City attorney/planner Rod Fleck said the city continues to work on timber issues. “Our local Department of Natural Resources staff continues to work hard, and Olympia has work to do,” Fleck said with regard to a strategy for timber harvests. Fleck shared challenges still lay ahead with the Olympic Experimental State Forest and the upcoming decision by the Board of Natural Resource and the Marbled Murrelet.
Fleck pointed out that the city hosts Kevin Hoult, Certified Business Advisor, with the Small Business Development Center, in the ICN Building on Spartan Ave. Hoult is available several times a month to advise small business owners in the area on a variety of topics and his service is free.
Fleck touched on crime and Clallam County District II Court that shares space at City Hall.

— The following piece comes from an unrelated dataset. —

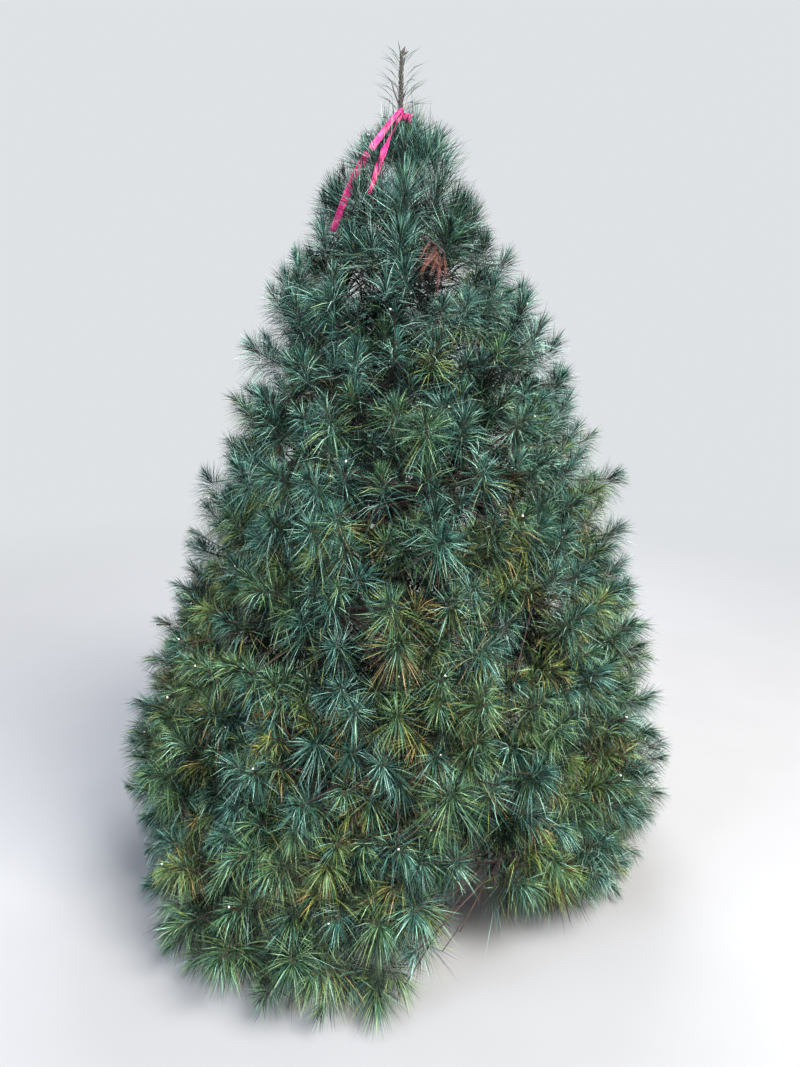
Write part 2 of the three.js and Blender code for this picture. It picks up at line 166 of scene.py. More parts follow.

Fleck added, “The city’s Comprehensive Plan update is done.” Forks’ Comprehensive Plan shapes the City’s zoning and subdivision regulations, capital improvement programming and budgeting, and other legal and regulatory actions necessary to manage Forks’ physical, social, and environmental character. Fleck also shared that a Vacation Rental Ordinance is well in the works. “If you want to do a project, come to the city first, we can help answer questions and save folks some time and trouble,” Fleck said.
Forks Police Chief Mike Rowley said the city of Forks wanted a working police chief and that is what he is. He was appointed last October and has named officer Don Ponton as the new Sergeant. Sgt. Ponton has been helping out with administrative duties.
Rowley shared the new Mission Statement for his department. The new statement says in part “We have adopted an uncompromising approach to the highest ethical standards, being honest, truthful, and worthy of your trust. We believe in the importance of treating others with respect and conducting ourselves in a manner that inspires respect. We believe in who we are, what we do, and working hard to do the job right. We are proud to be a part of the Forks Community and to serve all of you.”
“My goal is to make Forks a safer place to visit and work,” Rowley said, adding, “My goals are for training to continue for all officers, to add a forensic interviewer, to continue to work with other agencies like OPNET, Washington State Patrol, and even Olympic Corrections Center, as we did a few weeks ago after the jail escape.”
“Narcotics are still a large part of our criminal activity. Lock your cars!” Rowley said, “Stops my officers make, make the community a safer place. Everyone should look to the Evergreen Loop neighborhood, they are a good example of looking out for criminal activity.” Rowley went on to say he wants to continue to build trust, “The community is our customer.”
Rowley said the jail will continue to be maximized with agreements from other entities to house their inmates and get paid in doing so. “As far as our local jail population we don”t want to see them back, we will continue to work with Forks Abuse and Peninsula College,” Rowley said. “We also need Neighborhood Watch programs. We need people to stand-up and be a witness if needed. We can stop the cycle.”